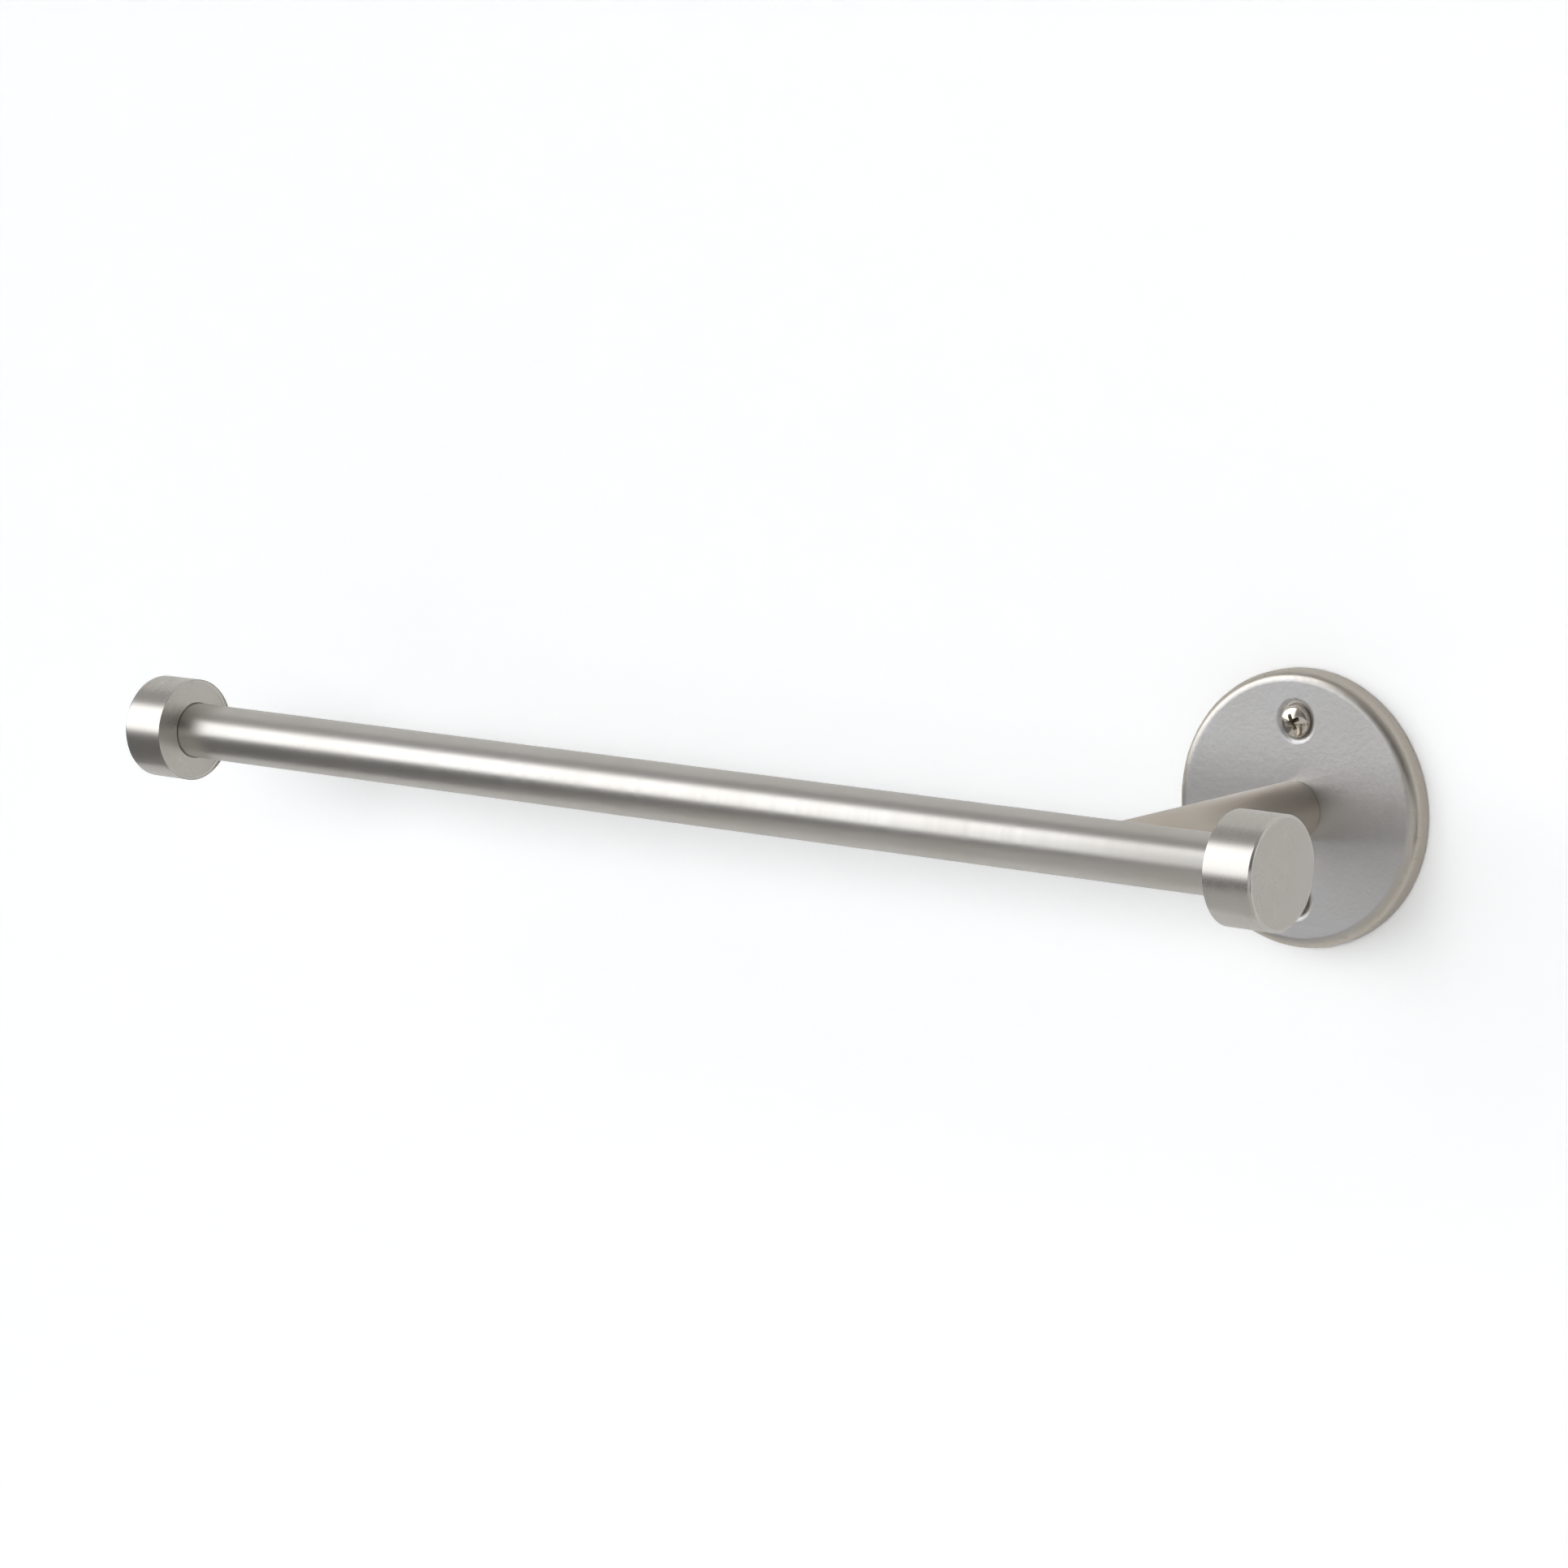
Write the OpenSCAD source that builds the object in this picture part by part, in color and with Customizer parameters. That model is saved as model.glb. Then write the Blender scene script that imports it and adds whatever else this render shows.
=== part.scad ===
// Wall-mounted paper towel holder.
// A round pressed plate screws to the wall. A short stem stands out from it
// and carries a straight bar parallel to the wall, with a cap on each end.
// The bar is open towards its long end, where the roll slides on over the cap.
//
// Axes: +X along the bar towards its short end, +Z up, +Y into the wall.
// Origin: centre of the wall plate, on the wall surface.
// All sizes in millimetres.

/* [Wall plate] */

// Outside diameter of the pressed plate
plate_d = 65.6; // [50:0.2:90]
// Height of the plate's front above the wall
plate_h = 6; // [5:0.1:12]
// Sheet thickness of the plate
plate_t = 1.2; // [0.8:0.1:2]
// Radius of the plate's front shoulder
shoulder_r = 2.7; // [1:0.1:3.5]
// Radius of the plate's rear edge
rear_edge_r = 0.5; // [0.2:0.1:0.6]

/* [Arm] */

// Distance from the wall to the centre line of the bar
reach = 76; // [60:0.1:110]
// Diameter of the stem
stem_d = 14; // [10:0.1:20]
// Wall thickness of the stem tube
stem_t = 1.2; // [0.8:0.1:2]
// Diameter of the bar
bar_d = 14; // [10:0.1:20]
// Wall thickness of the bar tube
bar_t = 1; // [0.8:0.1:2]
// Outer face of the cap at the short end, from the stem's centre line
near_end = 42; // [30:0.5:80]
// Outer face of the cap at the long end, from the stem's centre line
far_end = 302; // [250:0.5:360]

/* [End caps] */

// Diameter of each cap
cap_d = 26; // [20:0.1:36]
// Length of each cap
cap_l = 13; // [9:0.1:20]
// Depth of the pocket that takes the bar
cap_pocket = 7.5; // [5:0.1:9]
// Edge radius of each cap
cap_edge_r = 0.7; // [0.2:0.1:1.5]
// Radial gap between the bar and the cap's pocket
cap_gap = 0.1; // [0.05:0.05:0.4]

/* [Wall fixings] */

// Distance between the two wall screws
screw_pitch = 41.9; // [30:0.1:50]
// Diameter of a wall screw's head
screw_head_d = 7.6; // [6:0.1:9]
// Height of a wall screw's domed head
screw_head_h = 2.6; // [2.2:0.1:3.5]
// Thread diameter of a wall screw
screw_d = 4.2; // [3.6:0.1:5]
// Diameter of the plain neck under a wall screw's head
screw_neck_d = 3.3; // [2:0.1:3.5]
// Length of a wall screw under its head
screw_l = 32; // [25:1:50]
// Depth of the pressed dimple around each screw
dimple_depth = 0.8; // [0.7:0.1:1.6]
// Rounding of the dimple's lip
dimple_lip_r = 2.2; // [1.2:0.1:2.6]
// Steepest slope of the dimple's side, in degrees
dimple_slope = 45; // [36:1:50]

/* [Hidden] */

// List of every piece

// Piece to draw, or all of them

// Number of facets for every round surface
$fn = 96;

// Radii and places worked out from the sizes above
plate_r = plate_d / 2;
stem_r = stem_d / 2;
stem_bore_r = stem_r - stem_t;
bar_r = bar_d / 2;
bar_bore_r = bar_r - bar_t;
cap_r = cap_d / 2;
near_face = near_end - cap_l;
far_face = far_end - cap_l;
bar_right = near_face + cap_pocket;
bar_left = far_face + cap_pocket;

// Clamp screw, M5 with a low domed head
m5_r = 2.5;
m5_clear_r = 2.75;
m5_head_r = 4.75;
m5_head_h = 2.7;
m5_socket_r = 1.73;
m5_socket_depth = 1.6;
clamp_l = 75;

// Square shoulder that stops the stem turning in the plate
square_w = 9;
square_gap = 0.1;
bush_l = 14;

// Washers behind the plate
load_washer_r = 10;
load_washer_t = 1;
tooth_washer_r = 5;
tooth_washer_t = 0.6;
tooth_count = 10;

// Positions along the wall normal, measured from the wall
panel_back = plate_h - plate_t;
washer_back = panel_back - load_washer_t;
tooth_back = washer_back - tooth_washer_t;
screw_seat = plate_h - dimple_depth;

// Pieces inside the bar
nut_l = 24;
insert_l = 15;
stud_l = 14;
stud_in_cap = 4;
stud_socket_r = 1.44;
stud_socket_depth = 2.5;

// Wall screw: the thread starts where the screw enters the wall
dimple_floor_r = screw_head_d / 2 + 0.05;
screw_hole_r = screw_d / 2 + 0.3;
screw_tip_l = 5;
head_dome_r = 8;
head_side_r = 1.2;
cross_w = 1.1;
cross_l = 4.2;
cross_depth = 2;
cross_turn = 28;

// Finishes
nickel = [0.72, 0.70, 0.67];
zinc = [0.62, 0.63, 0.66];
brass = [0.76, 0.66, 0.42];
bright = [0.82, 0.80, 0.77];

// Stands a shape built along +Z out from the wall, along -Y
module out_from_wall(start = 0) {
    translate([0, -start, 0])
        rotate([90, 0, 0])
            children();
}

// Lays a shape built along +Z down along +X
module along_bar(start = 0) {
    translate([start, -reach, 0])
        rotate([0, 90, 0])
            children();
}

// Repeats a piece at both wall screws
module at_screws() {
    for (side = [-1, 1])
        translate([0, 0, side * screw_pitch / 2])
            children();
}

// Round button with a rounded front shoulder and a rounded rear edge
module dish(r, h, front_r, rear_r) {
    rotate_extrude() {
        translate([0, rear_r])
            square([r, h - rear_r - front_r]);
        square([r - rear_r, h - front_r]);
        square([r - front_r, h]);
        translate([r - front_r, h - front_r])
            circle(front_r);
        translate([r - rear_r, rear_r])
            circle(rear_r);
    }
}

// Hollow behind the plate's front panel
module plate_hollow() {
    inner_r = plate_r - plate_t;
    inner_shoulder = shoulder_r - plate_t;
    rotate_extrude() {
        translate([0, -1])
            square([inner_r, panel_back + 1 - inner_shoulder]);
        translate([0, -1])
            square([inner_r - inner_shoulder, panel_back + 1]);
        translate([inner_r - inner_shoulder, panel_back - inner_shoulder])
            circle(inner_shoulder);
    }
}

// Pressed cup at one screw: the metal behind it, before it is hollowed out
module dimple_back() {
    out_from_wall(screw_seat - plate_t)
        cylinder(r = dimple_floor_r + plate_t, h = dimple_depth + plate_t / 2);
}

// Hollow front of the dimple, with a rounded lip, and the screw hole
module dimple_cut() {
    bend = dimple_depth - dimple_lip_r * (1 - cos(dimple_slope));
    bend_r = dimple_floor_r + bend / tan(dimple_slope);
    lip_r = bend_r + dimple_lip_r * sin(dimple_slope);
    top = dimple_depth + 0.01;
    out_from_wall(screw_seat)
        rotate_extrude()
            difference() {
                polygon([[0, 0], [dimple_floor_r, 0], [bend_r, bend],
                         [lip_r, bend], [lip_r, top], [0, top]]);
                translate([lip_r, dimple_depth - dimple_lip_r])
                    circle(dimple_lip_r);
            }
    out_from_wall(screw_seat - plate_t - 1)
        cylinder(r = screw_hole_r, h = plate_t + 2);
}

// Pressed steel plate: a shallow cup with two dimpled screw holes
module wall_plate() {
    color(nickel)
    difference() {
        union() {
            difference() {
                out_from_wall()
                    dish(plate_r, plate_h, shoulder_r, rear_edge_r);
                out_from_wall()
                    plate_hollow();
            }
            at_screws()
                dimple_back();
        }
        at_screws()
            dimple_cut();
        translate([-square_w / 2, -plate_h - 1, -square_w / 2])
            cube([square_w, plate_t + 2, square_w]);
    }
}

// Stem: a tube cut square at the plate and hollowed to sit round the bar
module stem_tube() {
    color(nickel)
    difference() {
        out_from_wall(plate_h)
            cylinder(r = stem_r, h = reach - plate_h);
        out_from_wall(plate_h - 1)
            cylinder(r = stem_bore_r, h = reach);
        along_bar(-stem_d)
            cylinder(r = bar_r, h = 2 * stem_d);
    }
}

// Bush pressed into the stem's rear end, with a square shoulder in the plate
module stem_bush() {
    side = square_w - 2 * square_gap;
    color(zinc)
    difference() {
        union() {
            out_from_wall(plate_h)
                cylinder(r = stem_bore_r, h = bush_l);
            translate([-side / 2, -plate_h, -side / 2])
                cube([side, plate_t - 0.2, side]);
        }
        out_from_wall(0)
            cylinder(r = m5_clear_r, h = plate_h + bush_l + 1);
    }
}

// Long screw that clamps plate, stem and bar together
module clamp_screw() {
    color(zinc)
    difference() {
        union() {
            out_from_wall(tooth_back)
                cylinder(r = m5_r, h = clamp_l);
            out_from_wall(tooth_back)
                rotate([180, 0, 0])
                    domed_head(m5_head_r, m5_head_h, 0.6);
        }
        out_from_wall(tooth_back - m5_head_h - 1)
            cylinder(r = m5_socket_r, h = m5_socket_depth + 1, $fn = 6);
    }
}

// Low domed head standing on its flat underside, rim first
module domed_head(r, h, rim) {
    rise = h - rim;
    dome = (r * r + rise * rise) / (2 * rise);
    rotate_extrude()
        intersection() {
            square([r, h]);
            translate([0, h - dome])
                circle(dome);
        }
}

// Toothed lock washer under the screw's head
module tooth_washer() {
    color(zinc)
    out_from_wall(tooth_back)
    difference() {
        union() {
            cylinder(r = tooth_washer_r - 0.8, h = tooth_washer_t);
            for (i = [0 : tooth_count - 1])
                rotate([0, 0, i * 360 / tooth_count])
                    translate([tooth_washer_r - 1.6, -0.6, 0])
                        cube([1.6, 1.2, tooth_washer_t]);
        }
        translate([0, 0, -1])
            cylinder(r = m5_clear_r, h = tooth_washer_t + 2);
    }
}

// Broad flat washer that spreads the load over the sheet
module load_washer() {
    color(zinc)
    out_from_wall(washer_back)
    difference() {
        cylinder(r = load_washer_r, h = load_washer_t);
        translate([0, 0, -1])
            cylinder(r = m5_clear_r, h = load_washer_t + 2);
    }
}

// Bar: a straight tube with one hole in its back for the clamp screw
module bar_tube() {
    color(nickel)
    difference() {
        along_bar(-bar_left)
            cylinder(r = bar_r, h = bar_left + bar_right);
        along_bar(-bar_left - 1)
            cylinder(r = bar_bore_r, h = bar_left + bar_right + 2);
        out_from_wall(reach - bar_d)
            cylinder(r = m5_clear_r, h = bar_d);
    }
}

// Solid nut inside the bar, tapped across for the clamp screw
module bar_nut() {
    color(zinc)
    difference() {
        along_bar(-nut_l / 2)
            cylinder(r = bar_bore_r, h = nut_l);
        out_from_wall(reach - bar_d)
            cylinder(r = m5_r, h = 2 * bar_d);
    }
}

// Cap standing on its inner face, pocket and tapped hole opening downwards
module cap_body() {
    difference() {
        dish(cap_r, cap_l, cap_edge_r, cap_edge_r);
        translate([0, 0, -1])
            cylinder(r = bar_r + cap_gap, h = cap_pocket + 1);
        translate([0, 0, cap_pocket - 1])
            cylinder(r = m5_r, h = stud_in_cap + 1);
    }
}

// Cap at the short end of the bar
module near_cap() {
    color(nickel)
    along_bar(near_face)
        cap_body();
}

// Cap at the long end of the bar, where the roll slides on
module far_cap() {
    color(nickel)
    along_bar(-far_face)
        rotate([180, 0, 0])
            cap_body();
}

// Tapped plug pressed into one end of the bar
module insert_body() {
    difference() {
        cylinder(r = bar_bore_r, h = insert_l);
        translate([0, 0, -1])
            cylinder(r = m5_r, h = insert_l + 2);
    }
}

// Plug in the bar's short end
module near_insert() {
    color(brass)
    along_bar(bar_right - insert_l)
        insert_body();
}

// Plug in the bar's long end
module far_insert() {
    color(brass)
    along_bar(-bar_left)
        insert_body();
}

// Headless stud with a hex socket in its inner end
module stud() {
    difference() {
        cylinder(r = m5_r, h = stud_l);
        translate([0, 0, -1])
            cylinder(r = stud_socket_r, h = stud_socket_depth + 1, $fn = 6);
    }
}

// Studs that join each cap to the plug in the bar's end
module cap_studs() {
    color(zinc) {
        along_bar(bar_right + stud_in_cap - stud_l)
            stud();
        along_bar(-bar_left - stud_in_cap + stud_l)
            rotate([180, 0, 0])
                stud();
    }
}

// Pan head: a straight side, a rounded shoulder and a low dome above them
module pan_head(r, h, dome, side) {
    side_x = r - side;
    dome_y = sqrt(pow(dome - side, 2) - pow(side_x, 2));
    lift = h - dome + dome_y;
    rotate_extrude()
        intersection() {
            square([r, h]);
            union() {
                square([r, lift]);
                translate([side_x, lift])
                    circle(side);
                intersection() {
                    translate([0, h - dome])
                        circle(dome);
                    translate([0, h - dome])
                        polygon([[0, 0], [3 * side_x, 3 * dome_y], [0, 3 * dome_y]]);
                }
            }
        }
}

// Screw with a cross-recess pan head, standing on its head's flat side
module wall_screw() {
    difference() {
        union() {
            pan_head(screw_head_d / 2, screw_head_h, head_dome_r, head_side_r);
            translate([0, 0, -screw_seat])
                cylinder(r = screw_neck_d / 2, h = screw_seat);
            translate([0, 0, screw_tip_l - screw_l])
                cylinder(r = screw_d / 2, h = screw_l - screw_tip_l - screw_seat);
            translate([0, 0, -screw_l])
                cylinder(r1 = 0.3, r2 = screw_d / 2, h = screw_tip_l);
        }
        for (turn = [cross_turn, cross_turn + 90])
            rotate([0, 0, turn])
                translate([-cross_l / 2, -cross_w / 2, screw_head_h - cross_depth])
                    cube([cross_l, cross_w, cross_depth + 1]);
    }
}

// The two wall screws, seated in the dimples
module wall_screws() {
    color(bright)
    at_screws()
        out_from_wall(screw_seat)
            wall_screw();
}

wall_plate();
stem_tube();
stem_bush();
clamp_screw();
tooth_washer();
load_washer();
bar_tube();
bar_nut();
near_cap();
far_cap();
near_insert();
far_insert();
cap_studs();
wall_screws();
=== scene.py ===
# %% [markdown]
# # A wall-mounted paper towel holder
# A round pressed plate is screwed to a wall. A short stem stands out from it and
# carries a straight bar, and each end of the bar wears a larger cap. Everything that
# shows is satin nickel; a few steel and brass pieces inside hold it together.
#
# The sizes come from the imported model, so nothing here has to be fitted by eye.

# %% Load the frame
import math

import bmesh
import bpy
from mathutils import Matrix, Vector
from mathutils.geometry import delaunay_2d_cdt


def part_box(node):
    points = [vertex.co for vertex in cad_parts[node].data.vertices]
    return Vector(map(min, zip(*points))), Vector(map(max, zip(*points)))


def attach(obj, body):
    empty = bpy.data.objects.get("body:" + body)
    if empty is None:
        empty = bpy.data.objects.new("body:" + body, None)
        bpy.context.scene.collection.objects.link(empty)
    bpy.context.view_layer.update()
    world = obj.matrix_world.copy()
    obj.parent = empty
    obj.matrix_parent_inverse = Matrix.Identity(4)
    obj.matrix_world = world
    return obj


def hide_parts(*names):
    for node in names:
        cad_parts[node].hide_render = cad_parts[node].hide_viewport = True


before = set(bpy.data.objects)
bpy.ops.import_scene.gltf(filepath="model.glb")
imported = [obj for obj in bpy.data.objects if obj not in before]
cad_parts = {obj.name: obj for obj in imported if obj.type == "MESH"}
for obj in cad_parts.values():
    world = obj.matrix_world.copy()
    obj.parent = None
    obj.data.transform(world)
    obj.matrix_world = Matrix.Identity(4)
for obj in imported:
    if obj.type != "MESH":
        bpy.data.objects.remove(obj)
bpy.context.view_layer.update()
print("nodes:", sorted(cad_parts))

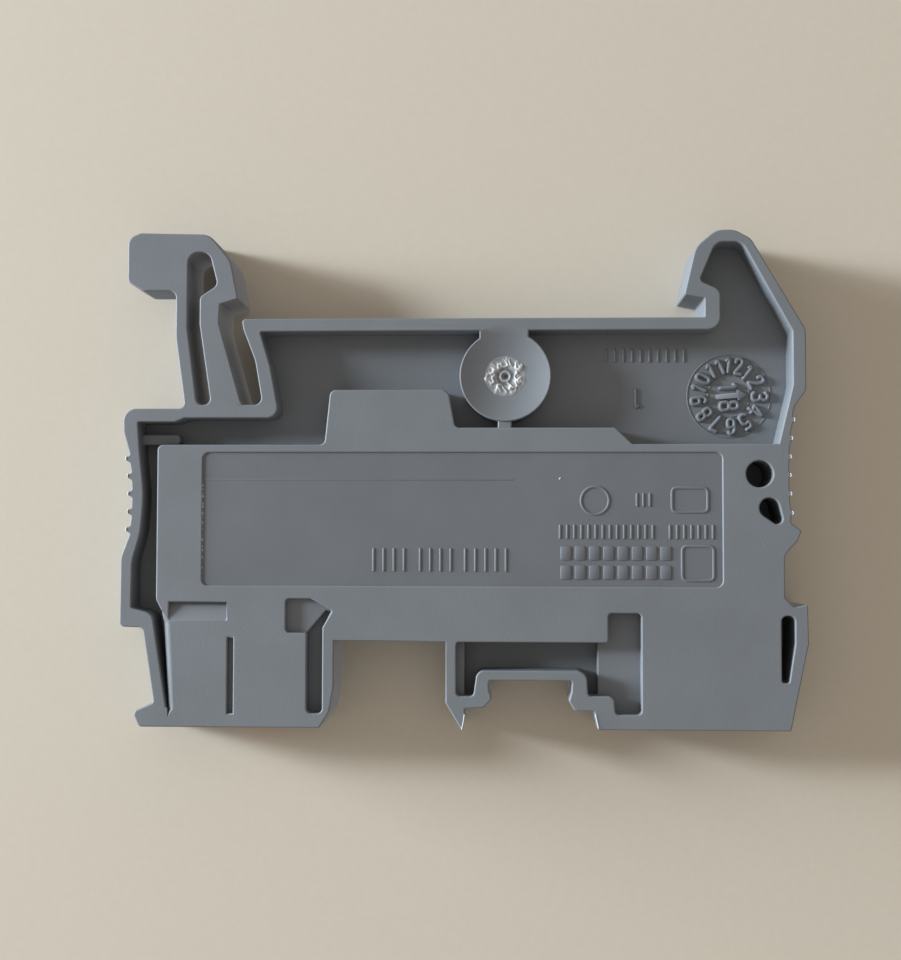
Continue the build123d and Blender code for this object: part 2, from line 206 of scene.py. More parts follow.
# Least cosine between two faces that share a corner normal: two flats, a rounded edge's face with a
# flat, and a rounded edge's face with another
alikeness = {"flats": 0.9, "roundedToFlat": 0.6, "rounded": 0.3}


def flatNormals(mesh):
    # corner normals: round a vertex, the area-weighted sum of the flat faces that lean the same way as the
    # corner's own face; where there is none, the sum of the rounded faces that lean alike. Flats stay flat
    # and the rounded edges run smoothly into them
    count = len(mesh.polygons)
    normals, area = np.empty(count * 3), np.empty(count)
    mesh.polygons.foreach_get("normal", normals)
    mesh.polygons.foreach_get("area", area)
    normals = normals.reshape(-1, 3)
    rounded, sizes = np.zeros(count, dtype=np.int32), np.empty(count, dtype=np.int32)
    mark = mesh.attributes.get("rounded")
    if mark:
        mark.data.foreach_get("value", rounded)
        mesh.attributes.remove(mark)
    mesh.polygons.foreach_get("loop_total", sizes)
    corners = np.empty(len(mesh.loops), dtype=np.int32)
    mesh.loops.foreach_get("vertex_index", corners)
    owner = np.repeat(np.arange(count), sizes)
    order = np.argsort(corners, kind="stable")
    around = np.bincount(corners, minlength=len(mesh.vertices))
    first = np.concatenate([[0], np.cumsum(around)])[:-1]
    pairs = around[corners]                                   # how many corners share this corner's vertex
    mine = np.repeat(np.arange(len(corners)), pairs)
    step = np.arange(len(mine)) - np.repeat(np.cumsum(pairs) - pairs, pairs)
    own, other = owner[mine], owner[order[np.repeat(first[corners], pairs) + step]]
    alike = np.einsum("ij,ij->i", normals[own], normals[other])
    least = np.where(rounded[own] > 0, alikeness["roundedToFlat"], alikeness["flats"])
    flat = (rounded[other] == 0) & (alike > least)
    soft = (rounded[other] > 0) & (alike > alikeness["rounded"])
    sums = []
    for use in (flat, soft):
        weight = area[other] * use
        parts = [np.bincount(mine, weight * normals[other, k], len(corners)) for k in range(3)]
        sums.append(np.stack(parts, axis=1))
    found = np.linalg.norm(sums[0], axis=1) > 1e-16
    total = np.where(found[:, None], sums[0], sums[1])
    size = np.linalg.norm(total, axis=1)
    total = np.where(size[:, None] > 1e-18, total / np.maximum(size, 1e-30)[:, None], normals[owner])
    mesh.normals_split_custom_set(total.tolist())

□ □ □

• **Given task**:
Taking the records above, retype every line from the one with "wall_plate();" down to the one with "obj.data.transform(world)", exactly and with nothing else.

• **Expected answer**:
wall_plate();
stem_tube();
stem_bush();
clamp_screw();
tooth_washer();
load_washer();
bar_tube();
bar_nut();
near_cap();
far_cap();
near_insert();
far_insert();
cap_studs();
wall_screws();
=== scene.py ===
# %% [markdown]
# # A wall-mounted paper towel holder
# A round pressed plate is screwed to a wall. A short stem stands out from it and
# carries a straight bar, and each end of the bar wears a larger cap. Everything that
# shows is satin nickel; a few steel and brass pieces inside hold it together.
#
# The sizes come from the imported model, so nothing here has to be fitted by eye.

# %% Load the frame
import math

import bmesh
import bpy
from mathutils import Matrix, Vector
from mathutils.geometry import delaunay_2d_cdt


def part_box(node):
    points = [vertex.co for vertex in cad_parts[node].data.vertices]
    return Vector(map(min, zip(*points))), Vector(map(max, zip(*points)))


def attach(obj, body):
    empty = bpy.data.objects.get("body:" + body)
    if empty is None:
        empty = bpy.data.objects.new("body:" + body, None)
        bpy.context.scene.collection.objects.link(empty)
    bpy.context.view_layer.update()
    world = obj.matrix_world.copy()
    obj.parent = empty
    obj.matrix_parent_inverse = Matrix.Identity(4)
    obj.matrix_world = world
    return obj


def hide_parts(*names):
    for node in names:
        cad_parts[node].hide_render = cad_parts[node].hide_viewport = True


before = set(bpy.data.objects)
bpy.ops.import_scene.gltf(filepath="model.glb")
imported = [obj for obj in bpy.data.objects if obj not in before]
cad_parts = {obj.name: obj for obj in imported if obj.type == "MESH"}
for obj in cad_parts.values():
    world = obj.matrix_world.copy()
    obj.parent = None
    obj.data.transform(world)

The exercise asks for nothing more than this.